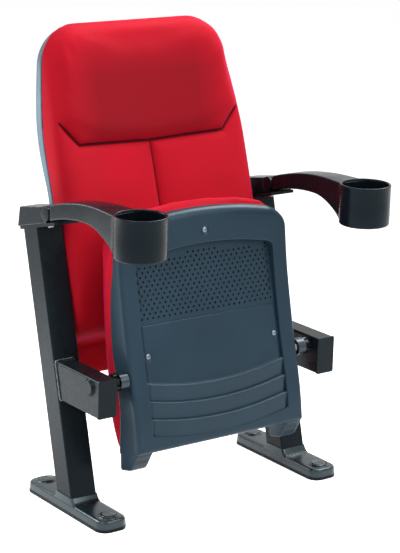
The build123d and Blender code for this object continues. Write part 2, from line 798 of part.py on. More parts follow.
def seat_cushion():
    """Upholstered wedge cushion, wrapped over the shell's top edge and let in behind its rim."""
    gap_rim = shifted(rim_line, 0, -seat_gap)
    rim_top = (pan_top, face_roll[1][1] - seat_gap)
    side = side_face(
        ThreePointArc(rim_top, nose_under, nose_tip),
        ThreePointArc(nose_tip, nose_bulge, sitting_front),
        ThreePointArc(sitting_front, sitting_mid, sitting_rear),
        ThreePointArc(sitting_rear, tail_bulge, tail_end),
        Polyline(tail_end, *reversed(gap_rim), rim_top),
    )
    plan = arched_outline(cushion_w, cushion_low, cushion_shoulder, cushion_top, cushion_corner)
    rake = atan2(sitting_front[1] - sitting_rear[1], sitting_front[0] - sitting_rear[0])
    across = Plane(origin=(0, *sitting_rear), x_dir=(1, 0, 0), z_dir=(0, cos(rake), sin(rake)))
    crown = across.location * extrude(crown_profile(), 10 * slack, both=True)
    body = extrude(plan, 3 * slack, both=True) & prism(side, -pan_w, pan_w) & crown
    board_back = board_front - board_t - seat_gap
    low, high = plug_low, plug_high
    plug = polygon_yz((high[0], board_back), (low[0], board_back), low, high)
    body += prism(plug, plug_inset - board_w, board_w - plug_inset)
    slot = extrude(board_outline(seat_gap, -4 * slack), board_t + 2 * seat_gap)
    body -= Pos(0, 0, board_back) * slot
    x, u = shell_screw_spots[0]
    body -= Pos(x, u, board_front) * shank(boss_r + seat_gap, slack)
    return pan_frame.location * body


# ---------------------------------------------------------------- backrest


def back_outline(inset):
    """The backrest from the front, in x and z, standing in by inset."""
    w, t = back_w - inset, back_top_w - inset
    low, high = back_low + inset, back_top - inset
    points = ((-w, low), (w, low), (w, back_knee), (t, high), (-t, high), (-w, back_knee))
    face = make_face(Polyline(*points, close=True))
    face = fillet(face.vertices().sort_by(Axis.Y)[:2], back_low_corner - inset)
    face = fillet(face.vertices().sort_by(Axis.Y)[-2:], back_corner - inset)
    knees = [v for v in face.vertices() if abs(v.Y - back_knee) < 1]
    return Plane.XZ * fillet(knees, back_knee_r - inset)


def back_prism(inset):
    """The backrest's outline run front to back through everything."""
    return Pos(0, 10 * slack, 0) * extrude(back_outline(inset), 12 * slack)


def join_points(shift):
    """The joint line above its knee, moved back by shift."""
    return shifted([join_knee, join_bend, join_high], shift)


def channel_strip():
    """The sewn channels from the front: a cross seam with turned-up ends and a middle seam."""
    side = (seam_side[0] + slack, seam_side[1] + slack)
    path = [side, seam_turn, (0, seam_mid_z)]
    strip = []
    for s in (-1, 1):
        points = [(s * x, z) for x, z in path]
        strip.append(trace(Polyline(*points), seam_w))
    strip.append(trace(Line((0, seam_mid_z), (0, back_low - slack)), seam_w))
    face = Plane.XZ * (Sketch() + strip)
    return Pos(0, 10 * slack, 0) * extrude(face, 12 * slack)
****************
■ **TASK INSTRUCTIONS**
Output the data above exactly, please, line for line.

■ **RESULT**
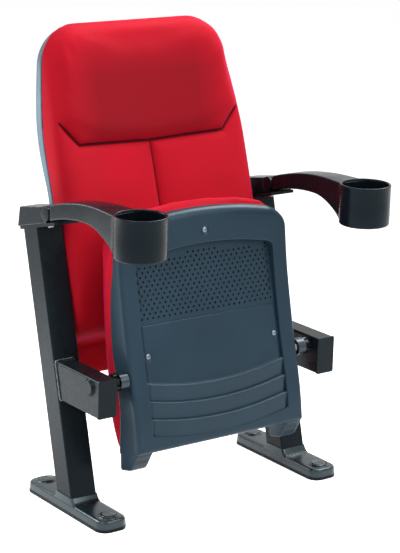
The build123d and Blender code for this object continues. Write part 2, from line 798 of part.py on. More parts follow.
def seat_cushion():
    """Upholstered wedge cushion, wrapped over the shell's top edge and let in behind its rim."""
    gap_rim = shifted(rim_line, 0, -seat_gap)
    rim_top = (pan_top, face_roll[1][1] - seat_gap)
    side = side_face(
        ThreePointArc(rim_top, nose_under, nose_tip),
        ThreePointArc(nose_tip, nose_bulge, sitting_front),
        ThreePointArc(sitting_front, sitting_mid, sitting_rear),
        ThreePointArc(sitting_rear, tail_bulge, tail_end),
        Polyline(tail_end, *reversed(gap_rim), rim_top),
    )
    plan = arched_outline(cushion_w, cushion_low, cushion_shoulder, cushion_top, cushion_corner)
    rake = atan2(sitting_front[1] - sitting_rear[1], sitting_front[0] - sitting_rear[0])
    across = Plane(origin=(0, *sitting_rear), x_dir=(1, 0, 0), z_dir=(0, cos(rake), sin(rake)))
    crown = across.location * extrude(crown_profile(), 10 * slack, both=True)
    body = extrude(plan, 3 * slack, both=True) & prism(side, -pan_w, pan_w) & crown
    board_back = board_front - board_t - seat_gap
    low, high = plug_low, plug_high
    plug = polygon_yz((high[0], board_back), (low[0], board_back), low, high)
    body += prism(plug, plug_inset - board_w, board_w - plug_inset)
    slot = extrude(board_outline(seat_gap, -4 * slack), board_t + 2 * seat_gap)
    body -= Pos(0, 0, board_back) * slot
    x, u = shell_screw_spots[0]
    body -= Pos(x, u, board_front) * shank(boss_r + seat_gap, slack)
    return pan_frame.location * body


# ---------------------------------------------------------------- backrest


def back_outline(inset):
    """The backrest from the front, in x and z, standing in by inset."""
    w, t = back_w - inset, back_top_w - inset
    low, high = back_low + inset, back_top - inset
    points = ((-w, low), (w, low), (w, back_knee), (t, high), (-t, high), (-w, back_knee))
    face = make_face(Polyline(*points, close=True))
    face = fillet(face.vertices().sort_by(Axis.Y)[:2], back_low_corner - inset)
    face = fillet(face.vertices().sort_by(Axis.Y)[-2:], back_corner - inset)
    knees = [v for v in face.vertices() if abs(v.Y - back_knee) < 1]
    return Plane.XZ * fillet(knees, back_knee_r - inset)


def back_prism(inset):
    """The backrest's outline run front to back through everything."""
    return Pos(0, 10 * slack, 0) * extrude(back_outline(inset), 12 * slack)


def join_points(shift):
    """The joint line above its knee, moved back by shift."""
    return shifted([join_knee, join_bend, join_high], shift)


def channel_strip():
    """The sewn channels from the front: a cross seam with turned-up ends and a middle seam."""
    side = (seam_side[0] + slack, seam_side[1] + slack)
    path = [side, seam_turn, (0, seam_mid_z)]
    strip = []
    for s in (-1, 1):
        points = [(s * x, z) for x, z in path]
        strip.append(trace(Polyline(*points), seam_w))
    strip.append(trace(Line((0, seam_mid_z), (0, back_low - slack)), seam_w))
    face = Plane.XZ * (Sketch() + strip)
    return Pos(0, 10 * slack, 0) * extrude(face, 12 * slack)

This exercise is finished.